## Goal of the exercise
The records below hold a stretch from the line with "Keep writing the OpenSCAD" through the line with "return finish(name, build, Specular_IOR_Level=0.35)"; return exactly those lines, ends included, and nothing more.

┄┄┄┄┄┄┄┄┄┄┄┄┄┄┄┄┄┄┄┄

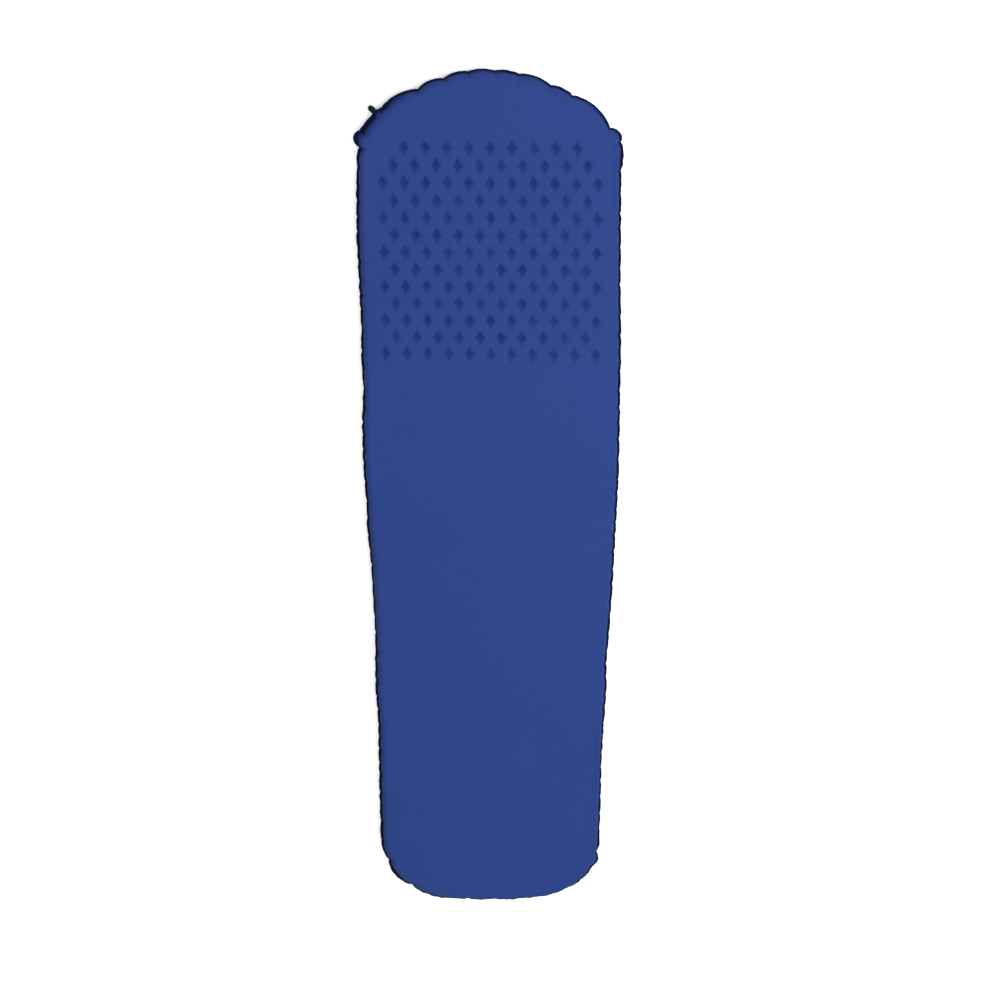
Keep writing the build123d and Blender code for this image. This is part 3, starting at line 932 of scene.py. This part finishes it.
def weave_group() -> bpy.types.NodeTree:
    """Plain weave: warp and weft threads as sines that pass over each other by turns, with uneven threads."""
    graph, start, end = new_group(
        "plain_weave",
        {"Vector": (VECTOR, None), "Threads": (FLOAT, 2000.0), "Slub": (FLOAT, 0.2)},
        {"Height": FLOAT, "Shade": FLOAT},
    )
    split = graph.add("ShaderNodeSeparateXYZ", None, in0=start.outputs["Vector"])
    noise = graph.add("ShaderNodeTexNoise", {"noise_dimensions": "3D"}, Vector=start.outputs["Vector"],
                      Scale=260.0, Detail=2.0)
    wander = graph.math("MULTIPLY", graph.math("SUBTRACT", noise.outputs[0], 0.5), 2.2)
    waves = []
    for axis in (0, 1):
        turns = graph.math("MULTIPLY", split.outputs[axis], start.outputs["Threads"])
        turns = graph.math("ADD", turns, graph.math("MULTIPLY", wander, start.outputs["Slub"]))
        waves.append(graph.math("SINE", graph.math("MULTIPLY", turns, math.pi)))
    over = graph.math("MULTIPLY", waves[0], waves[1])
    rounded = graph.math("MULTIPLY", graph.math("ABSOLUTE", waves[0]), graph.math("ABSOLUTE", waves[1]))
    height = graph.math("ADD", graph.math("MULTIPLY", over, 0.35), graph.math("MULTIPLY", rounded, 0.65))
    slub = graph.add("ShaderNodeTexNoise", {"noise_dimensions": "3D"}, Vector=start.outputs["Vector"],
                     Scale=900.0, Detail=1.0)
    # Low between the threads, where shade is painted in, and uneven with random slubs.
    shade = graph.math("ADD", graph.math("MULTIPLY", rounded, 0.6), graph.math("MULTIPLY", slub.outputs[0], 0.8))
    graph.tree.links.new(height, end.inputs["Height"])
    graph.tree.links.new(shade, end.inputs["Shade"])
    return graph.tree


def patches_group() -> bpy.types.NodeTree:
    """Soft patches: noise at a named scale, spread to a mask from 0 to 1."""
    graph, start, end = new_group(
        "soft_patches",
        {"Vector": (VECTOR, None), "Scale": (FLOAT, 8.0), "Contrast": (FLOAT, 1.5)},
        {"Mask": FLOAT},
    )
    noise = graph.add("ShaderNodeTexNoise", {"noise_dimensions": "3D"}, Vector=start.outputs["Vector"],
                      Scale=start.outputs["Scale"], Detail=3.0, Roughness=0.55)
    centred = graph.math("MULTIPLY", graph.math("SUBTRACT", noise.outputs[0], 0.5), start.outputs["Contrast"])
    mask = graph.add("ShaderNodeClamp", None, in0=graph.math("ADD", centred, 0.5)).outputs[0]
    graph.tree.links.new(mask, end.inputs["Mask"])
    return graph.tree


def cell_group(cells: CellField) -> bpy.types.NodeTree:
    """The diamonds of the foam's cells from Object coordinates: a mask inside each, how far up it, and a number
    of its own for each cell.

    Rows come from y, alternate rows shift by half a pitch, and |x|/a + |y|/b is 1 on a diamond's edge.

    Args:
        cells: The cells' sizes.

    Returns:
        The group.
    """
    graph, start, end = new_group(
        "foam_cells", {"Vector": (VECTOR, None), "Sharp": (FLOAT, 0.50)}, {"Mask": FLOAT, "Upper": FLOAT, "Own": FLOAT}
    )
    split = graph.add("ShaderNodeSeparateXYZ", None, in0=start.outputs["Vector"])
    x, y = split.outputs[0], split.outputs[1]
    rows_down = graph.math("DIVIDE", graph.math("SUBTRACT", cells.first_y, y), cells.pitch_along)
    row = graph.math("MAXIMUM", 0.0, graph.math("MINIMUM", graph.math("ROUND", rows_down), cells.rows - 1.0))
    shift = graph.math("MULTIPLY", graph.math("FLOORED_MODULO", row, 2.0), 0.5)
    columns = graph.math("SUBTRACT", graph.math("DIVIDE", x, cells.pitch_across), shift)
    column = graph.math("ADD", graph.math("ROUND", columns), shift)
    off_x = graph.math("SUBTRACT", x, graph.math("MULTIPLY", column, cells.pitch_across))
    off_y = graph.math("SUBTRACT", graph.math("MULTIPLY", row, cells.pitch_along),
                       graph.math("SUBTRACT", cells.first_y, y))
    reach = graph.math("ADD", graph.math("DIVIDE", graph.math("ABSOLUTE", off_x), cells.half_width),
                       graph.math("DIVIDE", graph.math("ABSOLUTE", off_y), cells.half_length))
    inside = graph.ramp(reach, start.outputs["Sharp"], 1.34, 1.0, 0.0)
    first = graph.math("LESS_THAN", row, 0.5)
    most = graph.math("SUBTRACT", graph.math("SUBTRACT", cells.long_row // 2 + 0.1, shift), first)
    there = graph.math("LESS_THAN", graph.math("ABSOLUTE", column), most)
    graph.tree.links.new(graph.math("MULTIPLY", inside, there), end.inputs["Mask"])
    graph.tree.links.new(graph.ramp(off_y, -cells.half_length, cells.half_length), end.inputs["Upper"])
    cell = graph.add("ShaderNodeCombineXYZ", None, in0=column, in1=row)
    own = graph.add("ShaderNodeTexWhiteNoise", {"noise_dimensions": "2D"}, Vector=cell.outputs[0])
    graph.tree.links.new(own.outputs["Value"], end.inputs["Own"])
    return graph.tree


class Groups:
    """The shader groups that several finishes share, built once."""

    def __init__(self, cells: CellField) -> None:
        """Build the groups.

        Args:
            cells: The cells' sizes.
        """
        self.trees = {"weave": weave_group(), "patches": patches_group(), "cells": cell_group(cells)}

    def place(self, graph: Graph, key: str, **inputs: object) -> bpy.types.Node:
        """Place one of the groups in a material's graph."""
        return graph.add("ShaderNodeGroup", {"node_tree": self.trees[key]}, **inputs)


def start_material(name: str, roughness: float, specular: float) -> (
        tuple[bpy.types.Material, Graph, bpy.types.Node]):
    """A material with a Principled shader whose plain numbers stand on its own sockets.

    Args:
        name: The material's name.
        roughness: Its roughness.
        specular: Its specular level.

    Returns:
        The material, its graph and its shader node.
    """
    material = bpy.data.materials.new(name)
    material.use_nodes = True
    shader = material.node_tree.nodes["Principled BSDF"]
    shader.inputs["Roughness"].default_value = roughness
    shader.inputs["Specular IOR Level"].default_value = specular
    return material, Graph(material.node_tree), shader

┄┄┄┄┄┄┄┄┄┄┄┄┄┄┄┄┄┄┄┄

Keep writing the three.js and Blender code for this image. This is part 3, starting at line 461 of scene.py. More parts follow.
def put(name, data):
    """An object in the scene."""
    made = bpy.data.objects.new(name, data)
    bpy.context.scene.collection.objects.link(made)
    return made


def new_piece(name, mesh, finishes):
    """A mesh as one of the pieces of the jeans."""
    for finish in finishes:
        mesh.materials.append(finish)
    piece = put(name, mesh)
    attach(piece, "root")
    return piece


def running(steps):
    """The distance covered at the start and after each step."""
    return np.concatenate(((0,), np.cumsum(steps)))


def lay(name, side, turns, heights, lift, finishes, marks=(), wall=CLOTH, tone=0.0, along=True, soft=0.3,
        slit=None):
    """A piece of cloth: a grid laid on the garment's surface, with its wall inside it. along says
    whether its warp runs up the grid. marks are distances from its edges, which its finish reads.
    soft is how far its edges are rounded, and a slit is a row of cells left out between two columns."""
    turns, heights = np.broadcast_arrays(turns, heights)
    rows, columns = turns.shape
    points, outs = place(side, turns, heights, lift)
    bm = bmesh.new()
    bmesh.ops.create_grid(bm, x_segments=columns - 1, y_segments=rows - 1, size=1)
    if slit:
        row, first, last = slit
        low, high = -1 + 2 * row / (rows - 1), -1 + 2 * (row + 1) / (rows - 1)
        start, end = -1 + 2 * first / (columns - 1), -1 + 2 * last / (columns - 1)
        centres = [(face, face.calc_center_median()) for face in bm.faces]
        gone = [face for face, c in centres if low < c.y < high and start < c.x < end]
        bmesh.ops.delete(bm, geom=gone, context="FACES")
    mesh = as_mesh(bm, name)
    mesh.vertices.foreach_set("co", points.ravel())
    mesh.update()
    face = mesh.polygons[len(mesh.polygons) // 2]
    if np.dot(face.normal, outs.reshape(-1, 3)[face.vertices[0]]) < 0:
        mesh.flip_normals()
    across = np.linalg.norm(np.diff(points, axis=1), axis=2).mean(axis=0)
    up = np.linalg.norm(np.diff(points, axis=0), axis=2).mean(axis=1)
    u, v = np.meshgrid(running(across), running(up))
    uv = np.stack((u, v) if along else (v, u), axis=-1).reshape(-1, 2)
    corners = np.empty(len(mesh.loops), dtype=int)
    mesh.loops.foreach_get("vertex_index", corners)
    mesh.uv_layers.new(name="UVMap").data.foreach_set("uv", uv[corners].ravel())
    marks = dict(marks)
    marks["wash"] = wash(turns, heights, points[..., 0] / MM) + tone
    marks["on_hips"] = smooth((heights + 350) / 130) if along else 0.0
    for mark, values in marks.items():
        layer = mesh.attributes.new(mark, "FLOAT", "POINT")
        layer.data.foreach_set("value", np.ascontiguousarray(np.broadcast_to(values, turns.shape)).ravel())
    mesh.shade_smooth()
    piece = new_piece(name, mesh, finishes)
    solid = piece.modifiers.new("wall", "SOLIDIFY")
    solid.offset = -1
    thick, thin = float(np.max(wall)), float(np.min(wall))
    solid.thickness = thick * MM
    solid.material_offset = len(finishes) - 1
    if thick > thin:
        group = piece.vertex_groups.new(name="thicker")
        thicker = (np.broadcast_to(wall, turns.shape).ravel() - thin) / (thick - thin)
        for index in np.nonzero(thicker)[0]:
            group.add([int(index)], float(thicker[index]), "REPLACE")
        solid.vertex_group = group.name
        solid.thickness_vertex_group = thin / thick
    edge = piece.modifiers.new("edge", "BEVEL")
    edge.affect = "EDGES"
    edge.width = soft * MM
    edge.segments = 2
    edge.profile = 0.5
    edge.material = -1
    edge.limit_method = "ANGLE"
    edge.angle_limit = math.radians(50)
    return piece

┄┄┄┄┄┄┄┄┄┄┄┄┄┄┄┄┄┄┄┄

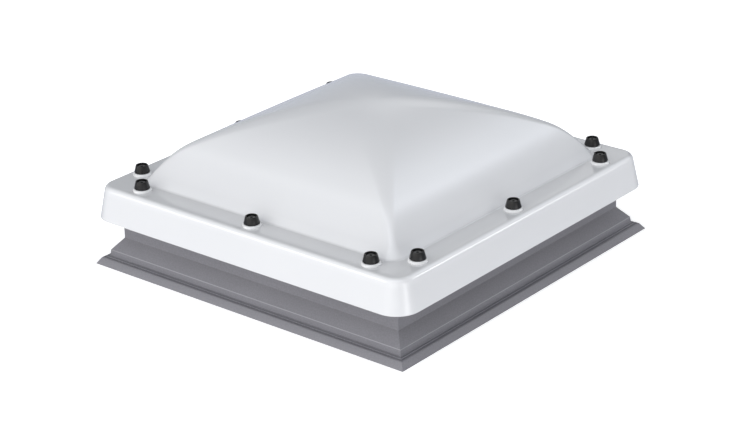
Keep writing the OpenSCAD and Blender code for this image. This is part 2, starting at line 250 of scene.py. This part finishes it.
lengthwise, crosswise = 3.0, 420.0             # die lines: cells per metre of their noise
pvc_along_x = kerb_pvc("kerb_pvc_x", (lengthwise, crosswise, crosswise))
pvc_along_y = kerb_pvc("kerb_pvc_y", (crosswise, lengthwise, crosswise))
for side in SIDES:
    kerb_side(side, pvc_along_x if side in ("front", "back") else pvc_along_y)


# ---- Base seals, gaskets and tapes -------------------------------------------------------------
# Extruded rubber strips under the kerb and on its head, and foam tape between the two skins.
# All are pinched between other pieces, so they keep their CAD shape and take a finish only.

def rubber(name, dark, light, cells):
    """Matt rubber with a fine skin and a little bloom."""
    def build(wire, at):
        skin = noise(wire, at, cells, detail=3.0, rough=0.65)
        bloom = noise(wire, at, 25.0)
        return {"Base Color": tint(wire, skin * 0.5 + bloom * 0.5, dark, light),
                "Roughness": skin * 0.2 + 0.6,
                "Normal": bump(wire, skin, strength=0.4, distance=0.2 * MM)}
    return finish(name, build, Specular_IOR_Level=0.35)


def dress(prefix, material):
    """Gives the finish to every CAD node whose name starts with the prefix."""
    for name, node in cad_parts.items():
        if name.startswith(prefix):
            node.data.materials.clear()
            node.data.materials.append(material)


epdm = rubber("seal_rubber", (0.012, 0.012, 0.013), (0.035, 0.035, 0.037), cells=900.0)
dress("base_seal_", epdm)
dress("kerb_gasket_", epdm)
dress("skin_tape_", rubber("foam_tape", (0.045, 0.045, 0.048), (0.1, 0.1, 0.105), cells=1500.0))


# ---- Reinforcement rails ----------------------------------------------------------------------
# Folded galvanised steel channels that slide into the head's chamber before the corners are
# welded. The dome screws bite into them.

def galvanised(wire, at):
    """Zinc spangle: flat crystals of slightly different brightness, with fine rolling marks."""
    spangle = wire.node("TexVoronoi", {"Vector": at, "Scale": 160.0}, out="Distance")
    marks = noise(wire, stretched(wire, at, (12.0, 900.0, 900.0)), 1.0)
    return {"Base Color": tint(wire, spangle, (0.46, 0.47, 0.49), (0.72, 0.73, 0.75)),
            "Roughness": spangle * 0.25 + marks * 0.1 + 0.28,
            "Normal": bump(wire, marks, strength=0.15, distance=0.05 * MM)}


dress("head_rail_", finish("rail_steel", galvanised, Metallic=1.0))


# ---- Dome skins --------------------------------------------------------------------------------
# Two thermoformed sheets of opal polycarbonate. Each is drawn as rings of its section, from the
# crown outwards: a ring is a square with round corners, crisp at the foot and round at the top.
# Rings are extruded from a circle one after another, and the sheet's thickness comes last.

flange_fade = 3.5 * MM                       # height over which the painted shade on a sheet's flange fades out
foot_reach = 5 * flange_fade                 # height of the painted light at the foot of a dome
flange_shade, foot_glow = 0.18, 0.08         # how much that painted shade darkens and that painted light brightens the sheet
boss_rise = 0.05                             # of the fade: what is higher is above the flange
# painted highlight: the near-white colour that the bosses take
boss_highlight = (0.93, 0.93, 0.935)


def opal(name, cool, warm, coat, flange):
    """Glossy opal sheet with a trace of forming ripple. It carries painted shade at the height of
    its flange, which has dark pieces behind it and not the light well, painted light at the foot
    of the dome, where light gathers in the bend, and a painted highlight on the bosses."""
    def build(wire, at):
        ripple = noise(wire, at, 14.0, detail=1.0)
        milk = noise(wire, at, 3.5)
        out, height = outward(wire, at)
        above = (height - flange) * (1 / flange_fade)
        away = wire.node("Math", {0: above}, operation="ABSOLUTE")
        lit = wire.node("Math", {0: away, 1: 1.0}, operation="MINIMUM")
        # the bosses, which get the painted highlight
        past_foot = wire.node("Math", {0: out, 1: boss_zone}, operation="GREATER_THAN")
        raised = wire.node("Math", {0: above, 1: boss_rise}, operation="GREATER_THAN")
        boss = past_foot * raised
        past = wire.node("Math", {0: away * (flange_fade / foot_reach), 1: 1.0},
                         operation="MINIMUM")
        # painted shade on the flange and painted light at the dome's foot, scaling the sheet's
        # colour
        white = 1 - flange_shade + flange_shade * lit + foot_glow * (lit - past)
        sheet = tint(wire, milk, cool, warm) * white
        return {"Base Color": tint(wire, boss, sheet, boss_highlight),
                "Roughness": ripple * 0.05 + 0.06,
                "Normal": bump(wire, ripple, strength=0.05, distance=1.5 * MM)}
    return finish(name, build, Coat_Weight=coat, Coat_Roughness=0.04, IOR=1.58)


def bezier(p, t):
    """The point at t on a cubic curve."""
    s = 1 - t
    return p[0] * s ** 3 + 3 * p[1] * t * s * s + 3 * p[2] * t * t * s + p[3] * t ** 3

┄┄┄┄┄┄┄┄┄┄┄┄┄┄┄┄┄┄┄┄

## Answer to this exercise
Keep writing the OpenSCAD and Blender code for this image. This is part 2, starting at line 250 of scene.py. This part finishes it.
lengthwise, crosswise = 3.0, 420.0             # die lines: cells per metre of their noise
pvc_along_x = kerb_pvc("kerb_pvc_x", (lengthwise, crosswise, crosswise))
pvc_along_y = kerb_pvc("kerb_pvc_y", (crosswise, lengthwise, crosswise))
for side in SIDES:
    kerb_side(side, pvc_along_x if side in ("front", "back") else pvc_along_y)


# ---- Base seals, gaskets and tapes -------------------------------------------------------------
# Extruded rubber strips under the kerb and on its head, and foam tape between the two skins.
# All are pinched between other pieces, so they keep their CAD shape and take a finish only.

def rubber(name, dark, light, cells):
    """Matt rubber with a fine skin and a little bloom."""
    def build(wire, at):
        skin = noise(wire, at, cells, detail=3.0, rough=0.65)
        bloom = noise(wire, at, 25.0)
        return {"Base Color": tint(wire, skin * 0.5 + bloom * 0.5, dark, light),
                "Roughness": skin * 0.2 + 0.6,
                "Normal": bump(wire, skin, strength=0.4, distance=0.2 * MM)}
    return finish(name, build, Specular_IOR_Level=0.35)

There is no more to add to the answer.